At its General Assembly in Marrakech, airports body ACI World passed a resolution noting the international opposition to the EU ETS and the risk of a trade conflict which could have a serious effect on international air transport. It called on ICAO “and all parties” to lead efforts to avert the conflict and “to engage all parties involved and expedite efforts to develop a global framework of market-based measures to reduce aviation’s impact on the environment.”
Commenting at the same Assembly, IATA Director General Tony Tyler said: “It’s governments who see this as a clear infringement of their sovereignty and it’s hard to see how something can be introduced when at least 26 states have come out publicly against it.”
Meanwhile, after a meeting in Moscow yesterday with President Medvedev’s climate adviser, EU Commissioner Hedegaard called on Russia and other nations to come up with rules to cut aviation emissions and so earn exemption from the EU ETS, reports Bloomberg.

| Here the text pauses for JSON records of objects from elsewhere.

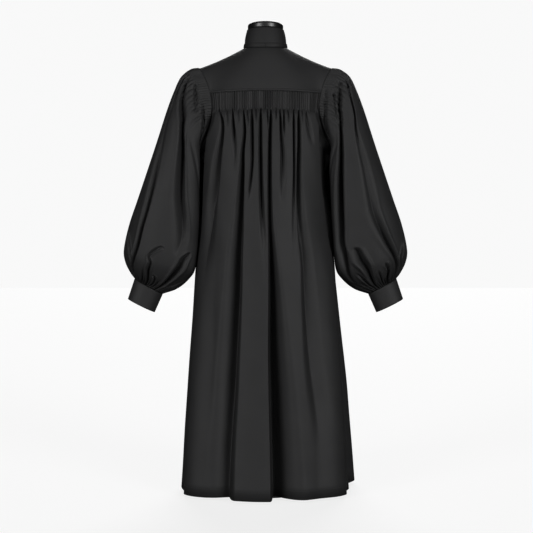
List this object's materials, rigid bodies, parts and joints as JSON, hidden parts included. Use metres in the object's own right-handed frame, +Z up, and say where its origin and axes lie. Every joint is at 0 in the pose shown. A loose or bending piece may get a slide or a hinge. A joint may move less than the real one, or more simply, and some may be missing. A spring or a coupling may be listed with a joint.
{
  "type": "choir robe on a dress form",
  "caption": "Long black robe with a flat yoke, stitched flutes and gathered bishop sleeves, worn open at hem, cuffs and neck by a limbless form on a round-footed stand.",
  "frame": {"origin": "on the floor, at the middle of the stand's round foot", "axes": "+Z up, the wearer faces -Y, and +X is the wearer's left"},
  "size_m": [0.8496, 0.445, 1.398],
  "materials": {
    "robe_cloth": "matte black woven polyester",
    "form_cover": "black jersey cover",
    "neck_cap": "gloss black",
    "stand_metal": "satin black paint"
  },
  "bodies": {
    "root": {"back_panel": "robe_cloth", "back_yoke": "robe_cloth", "front_panel_left": "robe_cloth", "front_panel_right": "robe_cloth", "front_yoke_left": "robe_cloth", "front_yoke_right": "robe_cloth", "front_fly": "robe_cloth", "neck_band_left": "robe_cloth", "neck_band_right": "robe_cloth", "sleeve_left": "robe_cloth", "sleeve_right": "robe_cloth", "cuff_left": "robe_cloth", "cuff_right": "robe_cloth", "form_torso": "form_cover", "neck_cap": "neck_cap", "pole": "stand_metal", "base": "stand_metal"}
  },
  "joints": []
}
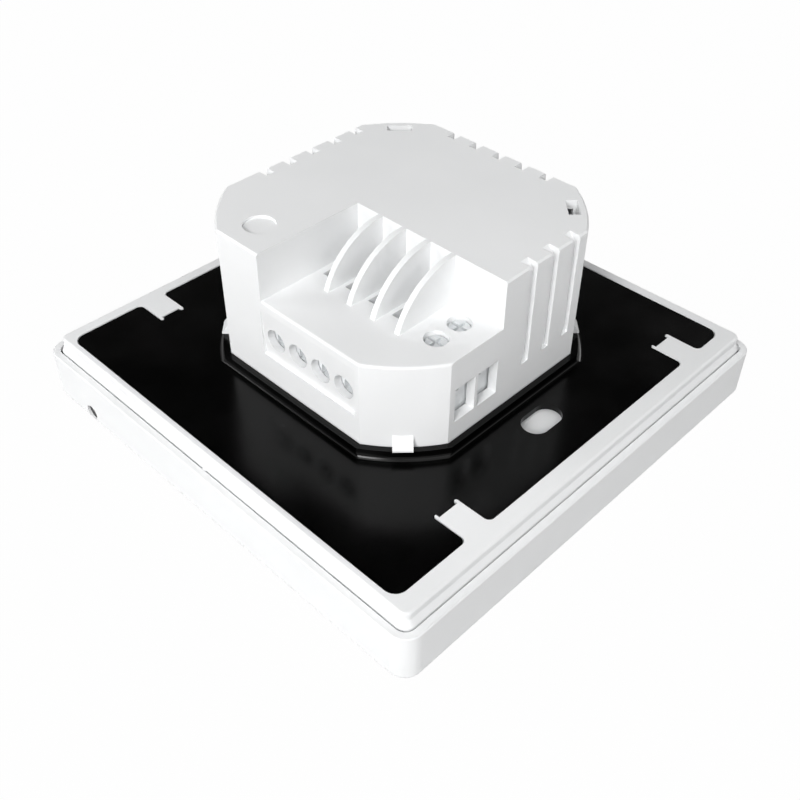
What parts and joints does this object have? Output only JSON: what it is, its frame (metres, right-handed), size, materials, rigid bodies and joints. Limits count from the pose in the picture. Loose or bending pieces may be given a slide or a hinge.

“You could set a target for your aviation sector, you could make an incentive for them to improve fuel efficiency for aviation, it could be many things,” she said. “We do not define what that is. We invite a dialogue.”
She added that a group of Russian experts were due in Brussels later this month to discuss what solutions could qualify as equivalent measures.
Hedegaard is reported to have said that the EU was exploring with China whether a proposed sectoral target for aviation constituted an equivalent measure. “There are ways of dealing with this,” she said. “There’s a lot of dialogue going on.”